**Written instruction**
The lines to be extracted run from the start of the listing through the line containing "bevel_w = 2.6; // [1:0.1:4]"; copy them exactly and nothing else.

**Data segment**
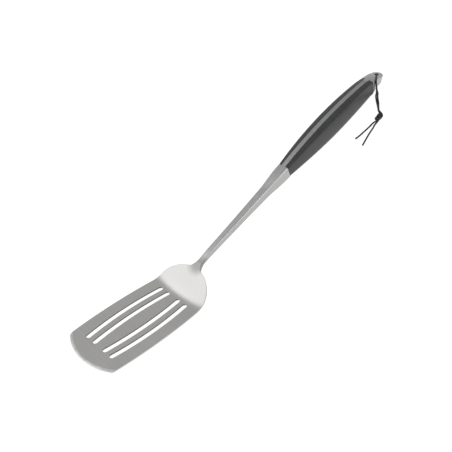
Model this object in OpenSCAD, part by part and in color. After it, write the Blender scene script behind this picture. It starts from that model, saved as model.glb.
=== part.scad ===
// Long-handled grill spatula, lying on a table.
// It rests on the heel of the blade and on the underside of the grip, with the tip of the blade raised.
// Row frame: +X runs from the tip of the blade to the end of the handle, +Y to the right of someone
// who holds it, +Z up, and the table is z = 0.  Every steel and resin piece is drawn in the blade's own
// frame (x along the blade from its tip, z square to it, the blade's top face at z = 0) and laid down by
// at_rest().

/* [Blade] */
// Thickness of the steel sheet
sheet_t = 1.5; // [1.2:0.1:2]
// Half width of the blade at its widest
blade_half_w = 35; // [32:0.5:38]
// Distance from the tip to the line where the heel is bent up
heel_x = 115.7; // [112:0.1:120]
// Radius of the bowed front edge, seen from above
tip_r = 56; // [50:1:70]
// Radius of the bowed side edges, seen from above
side_r = 580; // [450:10:900]
// Radius of the two front corners
corner_r = 4; // [2:0.5:6]
// Length of the round heel, up its slope
heel_len = 30.8; // [30:0.1:33]
// Angle by which the heel is bent up
heel_bend = 34.5; // [30:0.5:38]
// Radius of the bend, on its upper side
bend_r = 14; // [8:1:16]
// Width of the ground bevel along the front edge
bevel_w = 2.6; // [1:0.1:4]

/* [Slots] */
// Width of each slot
slot_w = 4.8; // [4.4:0.1:5.4]
// Distance of the inner pair of slots from the middle, at their middle
slot_inner_y = 10; // [9:0.5:11]
// Distance of the outer pair of slots from the middle, at their middle
slot_outer_y = 20.4; // [19:0.2:22]
// Bow radius of the inner slots
slot_inner_r = 382; // [350:2:450]
// Bow radius of the outer slots
slot_outer_r = 343; // [320:1:400]
// Where the slots begin, behind the tip
slot_x0 = 17.8; // [16:0.1:24]
// Where the slots end
slot_x1 = 109.4; // [100:0.1:110.4]

/* [Stem] */
// Slope of the stem above the blade
stem_slope = 21.3; // [18:0.1:24]
// Length of the stem, from the neck to the grip
stem_len = 130.5; // [125:0.5:135]
// Half width of the stem at the neck
neck_half_w = 3.05; // [2.8:0.05:3.4]
// Half height of the stem at the neck
neck_half_h = 2.7; // [2.4:0.05:3]

/* [Grip] */
// Length of the nearly straight part of the grip
grip_len = 129.5; // [125:0.5:135]
// Angle by which the grip curves down over that length
grip_turn = 5.2; // [3:0.1:7]
// Radius at which the end of the grip droops
droop_r = 90; // [80:1:110]
// Half width of the grip at its thickest
grip_half_w = 9.5; // [8.5:0.1:10.5]
// Half height of the grip at its thickest
grip_half_h = 11.65; // [10.5:0.05:12.5]
// Extra depth of the belly, along the middle of the grip's underside
belly = 3; // [1.5:0.1:3.5]
// Thickness of the tang, whose edges show between the two scales
tang_t = 5.1; // [4.8:0.1:6]

/* [End cap] */
// Radius of the rounded end, seen from above
cap_r = 7.2; // [6.8:0.1:7.6]
// Depth of the cap below its centre line at the hanging hole
cap_floor = 4.2; // [3.6:0.1:4.6]
// Diameter of the hanging hole
hang_d = 5; // [4.5:0.1:5.5]

/* [Hidden] */

// Centre line of the stem and grip, in the blade's frame: straight, a long arc, then the drooping end.
neck = [149.4, 21.1];
scale_s = stem_len;
droop_s = stem_len + grip_len;
hole_s = droop_s + 28;
cap_s = droop_s + 9;
end_s = hole_s + cap_r - 0.1;
grip_r = grip_len / (grip_turn * PI / 180);
function slope(s) =
    s < scale_s ? stem_slope
    : s < droop_s ? stem_slope - grip_turn * (s - scale_s) / grip_len
    : stem_slope - grip_turn - (s - droop_s) / droop_r * 180 / PI;
function arc_to(p, r, a0, a1) = p + r * [sin(a0) - sin(a1), cos(a1) - cos(a0)];
function stem_at(s) = neck + s * [cos(stem_slope), sin(stem_slope)];
function centre(s) =
    s < scale_s ? stem_at(s)
    : s < droop_s ? arc_to(stem_at(scale_s), grip_r, stem_slope, slope(s))
    : arc_to(centre(droop_s - 1e-6), droop_r, stem_slope - grip_turn, slope(s));
// A point y across and h above the centre line at distance s along it.
function on_line(s, y, h) =
    let (c = centre(s), a = slope(s)) [c[0] - h * sin(a), y, c[1] + h * cos(a)];

// Half width and half height of the grip: both swell in the middle.
swell_s = 212;
swell_half = 81;
function swell(s) = pow((s - swell_s) / swell_half, 2);
function grip_w(s) = grip_half_w - 3.2 * swell(s);
function grip_h(s) = grip_half_h - 4.6 * swell(s);
function belly_at(s) =
    s < scale_s || s > cap_s ? 0 : belly * pow(sin(180 * (s - scale_s) / (cap_s - scale_s)), 2);
function ease(t) = t <= 0 ? 0 : t >= 1 ? 1 : t * t * (3 - 2 * t);
function mix(a, b, t) = a + (b - a) * t;
flare_s = 96;
function flare(s) = ease((s - flare_s) / (scale_s - flare_s));
function stem_w(s) = mix(neck_half_w + 0.009 * s + 0.00008 * s * s, grip_w(scale_s), flare(s));
function stem_h(s) = mix(neck_half_h + 0.014 * s + 0.00009 * s * s, grip_h(scale_s), flare(s));

// Depth of the end cap below the centre line: it rises towards the hanging hole and on past it.
function cap_depth(s) =
    mix(grip_h(cap_s), cap_floor, ease((s - cap_s) / (hole_s - cap_s))) - pow(max(0, s - hole_s) / 5, 2);

// Laying it down: the tilt at which the underside of the grip touches the table as the heel does.
bend_axis = [heel_x - bend_r * tan(heel_bend / 2), bend_r];
rest_r = bend_r + sheet_t;
function row_xz(p, tilt) =
    let (d = p - bend_axis)
    [d[0] * cos(tilt) + d[1] * sin(tilt), d[1] * cos(tilt) - d[0] * sin(tilt) + rest_r];
function depth_at(s) = s < cap_s ? grip_h(s) + belly_at(s) : cap_depth(s);
function under(s) = let (p = on_line(s, 0, -depth_at(s))) [p[0], p[2]];
function lowest(tilt) = min([for (s = [scale_s:1:end_s]) row_xz(under(s), tilt)[1]]);
function solve_tilt(a, b, n) =
    let (m = (a + b) / 2)
    n == 0 ? m : lowest(m) > 0 ? solve_tilt(m, b, n - 1) : solve_tilt(a, m, n - 1);
tilt = solve_tilt(5, 30, 24);
x_tip = row_xz([0, -sheet_t], tilt)[0];
cap_top = on_line(end_s, 0, grip_h(hole_s));
x_end = row_xz([cap_top[0], cap_top[2]], tilt)[0];
x_mid = (x_tip + x_end) / 2;
module at_rest() {
    translate([-x_mid, 0, rest_r]) rotate([0, tilt, 0])
        translate([-bend_axis[0], 0, -bend_axis[1]]) children();
}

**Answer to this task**
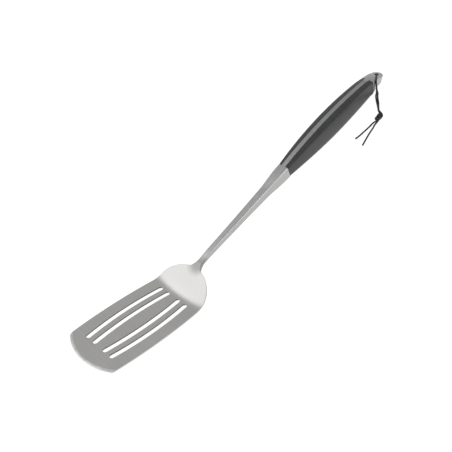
Model this object in OpenSCAD, part by part and in color. After it, write the Blender scene script behind this picture. It starts from that model, saved as model.glb.
=== part.scad ===
// Long-handled grill spatula, lying on a table.
// It rests on the heel of the blade and on the underside of the grip, with the tip of the blade raised.
// Row frame: +X runs from the tip of the blade to the end of the handle, +Y to the right of someone
// who holds it, +Z up, and the table is z = 0.  Every steel and resin piece is drawn in the blade's own
// frame (x along the blade from its tip, z square to it, the blade's top face at z = 0) and laid down by
// at_rest().

/* [Blade] */
// Thickness of the steel sheet
sheet_t = 1.5; // [1.2:0.1:2]
// Half width of the blade at its widest
blade_half_w = 35; // [32:0.5:38]
// Distance from the tip to the line where the heel is bent up
heel_x = 115.7; // [112:0.1:120]
// Radius of the bowed front edge, seen from above
tip_r = 56; // [50:1:70]
// Radius of the bowed side edges, seen from above
side_r = 580; // [450:10:900]
// Radius of the two front corners
corner_r = 4; // [2:0.5:6]
// Length of the round heel, up its slope
heel_len = 30.8; // [30:0.1:33]
// Angle by which the heel is bent up
heel_bend = 34.5; // [30:0.5:38]
// Radius of the bend, on its upper side
bend_r = 14; // [8:1:16]
// Width of the ground bevel along the front edge
bevel_w = 2.6; // [1:0.1:4]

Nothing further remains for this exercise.